Personal information
- Born: December 3, 2004 (age 21) Zushi, Japan
- Family: Minoru Tanaka (father); Yumi Fukawa (mother);

Professional wrestling career
- Ring name: Kizuna Tanaka
- Billed height: 152 cm (5 ft 0 in)
- Billed weight: 51 kg (112 lb)
- Trained by: Kaoru Ito Megumi Yabushita
- Debut: April 2, 2023

= Kizuna Tanaka =

Japanese professional wrestler

Kizuna Tanaka (田中希沙, Tanaka Kizuna) is a Japanese professional wrestler currently working for the Japanese professional wrestling promotion Dream Star Fighting Marigold.

==Professional wrestling career==
===Pro Wrestling Wave (2023–2024)===
Tanaka made her professional wrestling debut in Pro Wrestling Wave at WAVE PHASE 2 Reboot 4th ~ NAMI 1 on April 2, 2023, where she fell short to Honoka in singles competition. She continued to regularly perform in the company and began competing in various signature events. As for the Catch the Wave, she made her debut at the 2023 edition where she placed herself in the "Young Block" in which she scored one point after going against Chie Ozora, Yura Suzuki, Himiko and Honoka. Although failing to qualify to the knock-out phases due to her point shortage, alongside Kohaku and Itsuki Aoki, Tanaka won a "second chance" battle royal to get resurrected in the tournament, bout which featured most of the group stage competitors from all blocks such as Ayame Sasamura, Cherry, Hiragi Kurumi, Miyuki Takase, Kaori Yoneyama and many others. Tanaka fell short to Saki in the first rounds of the winner tournament. As for the Dual Shock Wave, she made her first appearance at the 2023 edition where she teamed up with ChiChi and unsuccessfully challenged Risa Sera and Saki in the second rounds. Tanaka won her first title, the Wave Tag Team Championship by teaming up with Honoka and defeating Risa Sera and Saki at WAVE Carnival Wave ~ Christmas Deluxe on December 24, 2023.

===Independent circuit (2023–2024)===
Tanaka has competed for a multitude of promotions on the Japanese independent scene as a Wave talent. At PURE-J PURE-SLAM DUNK Vol. 2, an event promoted by Pure-J on September 23, 2023, Tanaka unsuccessfully faced Chie Ozora for the vacant Princess of Pro-Wrestling Championship.

===World Wonder Ring Stardom (2023)===
Tanaka began competing in the New Blood sub-brand created for rookies of World Wonder Ring Stardom. At New Blood 10, on August 18, 2023, she teamed up with Honoka and Hanako to defeat God's Eye (Ami Sourei, Nanami) and Miran. At New Blood 11 on September 28, 2023, Tanaka fell short to Hina and Hanako in a three-way match.
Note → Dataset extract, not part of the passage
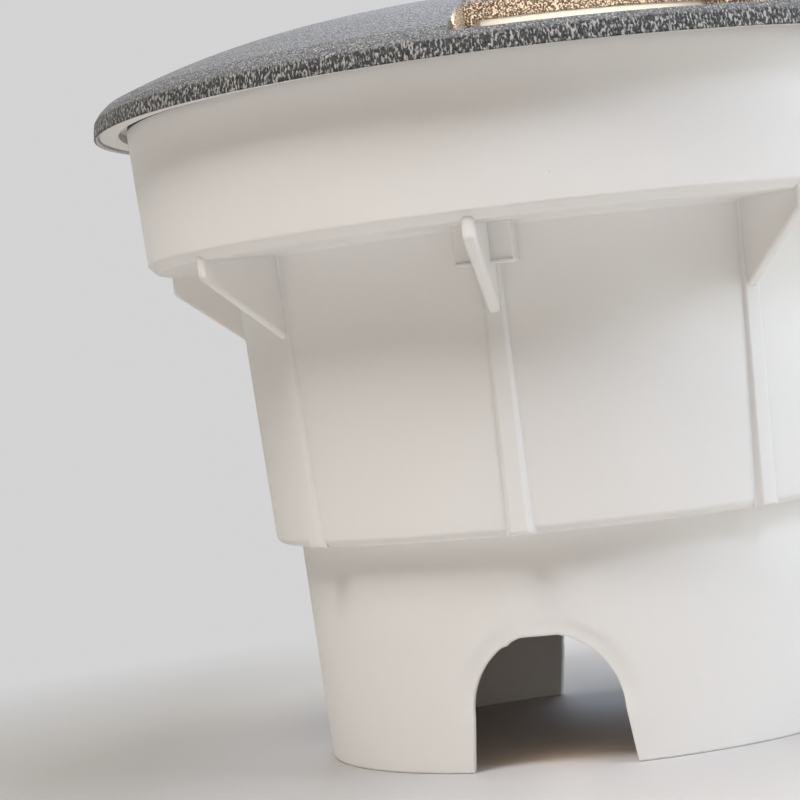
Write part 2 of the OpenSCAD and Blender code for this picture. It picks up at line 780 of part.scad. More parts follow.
module lamp_body() {
    color("gainsboro") difference() {
        union() {
            translate([0, 0, head_bottom]) cylinder(r = head_r - fin_inset, h = fin_h + 1);
            translate([0, 0, core_z]) cylinder(r = head_r, h = core_h + cup_h);
        }
        translate([0, 0, board_z]) cylinder(r = head_r - cup_wall, h = cup_h + 1);
        for (i = [0:fin_n - 1])
            translate([(i - (fin_n - 1) / 2) * fin_pitch - fin_gap / 2, -head_r, head_bottom - 1])
            cube([fin_gap, 2 * head_r, fin_h + 1]);
        for (s = [-1, 1]) translate([s * (head_r - pivot_depth), 0, tilt_z])
            rotate([0, s * 90, 0]) cylinder(r = pivot_r + run_gap, h = pivot_depth + 2);
    }
}

module led_board() {
    color("white") translate([0, 0, board_z])
        cylinder(r = head_r - cup_wall - pass_gap, h = board_t);
}

module led_chip() {
    color("khaki") translate([0, 0, board_z + board_t]) cylinder(r = chip_r, h = chip_t);
}

module reflector() {
    low = board_z + board_t;
    low_r = chip_r + reflector_gap;
    high_r = head_r - cup_wall - pass_gap;
    mouth_r = high_r - reflector_t;
    color("silver") rotate_extrude() polygon([
        [low_r, low], [low_r + reflector_foot, low], [high_r, cup_top - reflector_foot],
        [high_r, cup_top], [mouth_r, cup_top], [mouth_r, cup_top - reflector_foot * 2 / 3],
        [low_r, low + reflector_t]]);
}

module lamp_lens() {
    color([0.9, 0.92, 0.95, 0.5]) translate([0, 0, cup_top])
        cylinder(r = head_r - pass_gap, h = head_lens_t);
}

module lamp_bezel() {
    glass_top = cup_top + head_lens_t;
    color("dimgray") rotate_extrude() polygon([
        [head_r + run_gap, cup_top - bezel_grip], [bezel_r, cup_top - bezel_grip],
        [bezel_r, bezel_top - bezel_chamfer], [bezel_r - bezel_chamfer, bezel_top],
        [head_r - bezel_grip, bezel_top], [head_r - bezel_grip - bezel_over / 2, glass_top],
        [head_r + run_gap, glass_top]]);
}

module pivot_screws() {
    head_x = yoke_x + yoke_t + pass_gap;
    color("silver") for (s = [0, 180]) rotate([0, 0, s]) translate([0, 0, tilt_z]) difference() {
        union() {
            translate([head_r - pivot_depth + pivot_tip_gap, 0, 0]) rotate([0, 90, 0])
                cylinder(r = pivot_r, h = head_x - head_r + pivot_depth);
            translate([head_x, 0, 0]) rotate([0, 90, 0])
                cylinder(r = pivot_head_r, h = pivot_head_t);
        }
        translate([head_x + pivot_head_t * 0.4, 0, 0]) rotate([0, 90, 0])
            cylinder(r = pivot_key_r, h = pivot_head_t, $fn = 6);
    }
}

// Outline of the cover's outside, from the skirt's foot to the shoulder
function cover_outside() = [
    [cover_r, cover_low], [cover_r - 0.2, cover_low + 2.2],
    [cover_r - 0.7, flange_top - 0.7], [cover_r - 1.5, flange_top + 0.5]];

module cover_wall_turned() {
    rotate_extrude() polygon(concat(
        cover_outside(),
        crown_points(shoulder_r, 0, 0),
        crown_points(0, seat_in_r, cover_wall),
        [[seat_in_r, flange_top], [skirt_in_r - lip_round, flange_top],
         [skirt_in_r, flange_top - lip_round], [skirt_in_r, cover_low]]));
}

module cover_filled() {
    edge = cover_outside()[3];
    rotate_extrude() polygon(concat(
        [edge], crown_points(shoulder_r, 0, 0), [[0, flange_top], [edge[0], flange_top]]));
}

// Jamb wall in a radial plane; side is 1 on the window's near side and -1 on its far side
module jamb_wall(side) {
    clear_ring = clamp_top + jamb_clear;
    clear_head = flange_top + head_h + jamb_clear;
    ring_end = clamp_r + jamb_clear + pass_gap;
    head_end = hold_r + hold_head_r + jamb_clear + 1.1;
    translate([0, -side * jamb_t / 2, 0]) radial_plate([
        [jamb_in_r, clear_ring], [ring_end, clear_ring], [ring_end, clear_head],
        [head_end, clear_head], [head_end, flange_top + pass_gap],
        [cover_r, flange_top + pass_gap], [cover_r, crown_z], [jamb_in_r, crown_z]], jamb_t);
}

module window_cut() {
    difference() {
        translate([0, 0, sill_z]) linear_extrude(crown_z) polygon([
            [0, 0], [far, 0], [far * cos(window_span), far * sin(window_span)]]);
        translate([0, 0, sill_z - 1]) cylinder(r = window_in_r, h = crown_z + 2);
    }
}

module cover() {
    color(coat_grey) difference() {
        union() {
            cover_wall_turned();
            intersection() {
                cover_filled();
                union() {
                    around(window_n, window_from) jamb_wall(1);
                    around(window_n, window_from + window_span) jamb_wall(-1);
                    around(2, cover_screw_from) translate([cover_screw_at, 0, flange_top])
                        cylinder(r = cover_pillar_r, h = cover_rise);
                }
            }
        }
        around(window_n, window_from) window_cut();
        around(2, cover_screw_from) translate([cover_screw_at, 0, flange_top - 1])
            cylinder(r = cover_screw_r + pass_gap, h = cover_rise);
        around(2, cover_screw_from) translate([cover_screw_at, 0, cover_seal_z])
            cylinder(r = cover_head_r + cover_head_gap, h = cover_rise);
    }
}

module cover_screws() {
    color("silver") around(2, cover_screw_from) translate([cover_screw_at, 0, 0])
        hanging_screw(cover_head_z, cover_screw_r, cover_screw_l, cover_head_r, cover_head_h,
                      cover_key_w);
}

module cover_screw_seals() {
    color("black") around(2, cover_screw_from) translate([cover_screw_at, 0, 0])
        ring(cover_head_r, cover_screw_r + pocket_gap, cover_seal_z, seal_t);
}

sleeve();
pocket_nuts();
flange_gasket();
lamp_housing();
hold_down_screws();
lens_gasket();
glass_lens();
lens_clamp_ring();
clamp_screws();
cover_inserts();
cable_gland();
gland_nut();
gland_seal();
gland_cap();
driver();
driver_screws();
terminal_block();
driver_leads();
turntable_retainer();
turntable();
yoke_brackets();
bracket_screws();
pan_lock_screw();
lamp_body();
led_board();
led_chip();
reflector();
lamp_lens();
lamp_bezel();
pivot_screws();
cover();
cover_screws();
cover_screw_seals();
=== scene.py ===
"""In-ground spotlight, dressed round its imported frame.

Lengths are millimetres while a piece is being shaped, and metres once it is a mesh. A direction
round the upright axis is an angle from the front arch, which faces -Y, and grows towards +X.
"""

import logging
import math
from dataclasses import dataclass, field
from enum import Enum
from typing import Iterable, Sequence

import bmesh
import bpy
from mathutils import Matrix, Vector, noise


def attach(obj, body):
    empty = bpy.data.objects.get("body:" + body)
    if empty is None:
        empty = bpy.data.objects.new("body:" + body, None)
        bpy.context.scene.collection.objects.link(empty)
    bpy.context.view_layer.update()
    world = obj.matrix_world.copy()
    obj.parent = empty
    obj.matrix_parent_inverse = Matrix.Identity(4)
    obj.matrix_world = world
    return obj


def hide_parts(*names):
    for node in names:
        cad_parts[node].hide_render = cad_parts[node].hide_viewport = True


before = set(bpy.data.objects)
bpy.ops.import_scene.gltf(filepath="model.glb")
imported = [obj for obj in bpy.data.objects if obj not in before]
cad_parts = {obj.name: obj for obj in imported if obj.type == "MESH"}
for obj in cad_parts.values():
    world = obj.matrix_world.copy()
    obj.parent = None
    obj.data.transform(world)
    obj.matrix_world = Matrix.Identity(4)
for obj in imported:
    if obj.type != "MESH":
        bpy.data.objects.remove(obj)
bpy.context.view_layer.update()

log = logging.getLogger("spotlight")

MM = 0.001
TINY = 1e-6
FULL_TURN = 360.0
MOST_OF_SIDE = 0.48
Pair = tuple[float, float]
Triple = tuple[float, float, float]
Colour = tuple[float, float, float]
Station = tuple[float, float, float, float]
Band = tuple[float, float, int, float]
Socket = bpy.types.NodeSocket
Thing = bpy.types.Object


class Body(Enum):
    """The moving bodies that new pieces and lamps ride on."""

    SLEEVE = "sleeve"
    HOUSING = "housing"
    COVER = "cover"


class Slot(Enum):
    """The finishes that the record names."""

    SLEEVE_PLASTIC = "sleeve_plastic"
    COVER_COAT = "cover_coat"
    GLASS = "glass"
    RUBBER = "rubber"
    STAINLESS = "stainless"
    CLAMP_METAL = "clamp_metal"
    BRASS = "brass"
    GLAND_PLASTIC = "gland_plastic"
    DRIVER_CASE = "driver_case"
    TERMINAL_PLASTIC = "terminal_plastic"
    LEAD_BROWN = "lead_brown"
    HEAT_SINK = "heat_sink"
    BOARD_MASK = "board_mask"
    CHIP_PHOSPHOR = "chip_phosphor"
    REFLECTOR_MIRROR = "reflector_mirror"


class Marks(Enum):
    """The way a metal's tool marks run."""

    ROUND = "round"
    NONE = "none"


def turned_by(azimuth: float) -> Matrix:
    """Return the turn that carries local +Y outward to a direction round the axis, in degrees."""
    return Matrix.Rotation(math.pi + math.radians(azimuth), 4, "Z")


def on_ring(radius: float, angle: float, height: float) -> Triple:
    """Return the point at a radius, an angle round the axis in radians, and a height."""
    return radius * math.sin(angle), -radius * math.cos(angle), height


def rounded(corners: Sequence[Triple], closed: bool = True, steps: int = 5) -> list[Pair]:
    """Round the corners of an outline.

    Args:
        corners: Each corner's two coordinates and its rounding radius.
        closed: Whether the last corner joins the first.
        steps: Segments in each rounding.

    Returns:
        The outline's points, in the same order.
    """
    points: list[Pair] = []
    last = len(corners) - 1
    for i, (x, y, radius) in enumerate(corners):
        if radius <= 0 or (not closed and i in (0, last)):
            points.append((x, y))
            continue
        here = Vector((x, y))
        before = Vector(corners[i - 1][:2]) - here
        after = Vector(corners[(i + 1) % len(corners)][:2]) - here
        half = before.angle(after) / 2
        reach = min(radius / math.tan(half), MOST_OF_SIDE * before.length,
                    MOST_OF_SIDE * after.length)
        radius = reach * math.tan(half)
        middle = (before.normalized() + after.normalized()).normalized()
        centre = here + middle * (radius / math.sin(half))
        start = here + before.normalized() * reach - centre
        end = here + after.normalized() * reach - centre
        turn = math.atan2(start.x * end.y - start.y * end.x, start.dot(end))
        for step in range(steps + 1):
            arm = Matrix.Rotation(turn * step / steps, 2) @ start
            points.append((centre.x + arm.x, centre.y + arm.y))
    return points


def along(start: float, end: float, gap: float) -> list[float]:
    """Return evenly spread values from start to end, both kept, no further apart than gap."""
    count = max(1, math.ceil(abs(end - start) / gap))
    return [start + (end - start) * i / count for i in range(count + 1)]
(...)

===Dream Star Fighting Marigold (2024–present)===
On July 12, 2024, it was confirmed that Tanaka has joined Dream Star Fighting Marigold. On July 13, at Summer Destiny, Tanaka had her first match at Marigold where she teamed with Victoria Yuzuki to challenge Chika Goto and Kouki Amarei in a match that ended with a time-limit draw. On July 21, Tanaka and Yuzuki entered a tournament to crown the inaugural Marigold Twin Star Champions, however, were eliminated at the first round by Miku Aono and Natsumi Showzuki.

==Personal life==
Tanaka is the daughter of fellow professional wrestlers Minoru Tanaka and Yumi Fukawa. She also has a younger brother.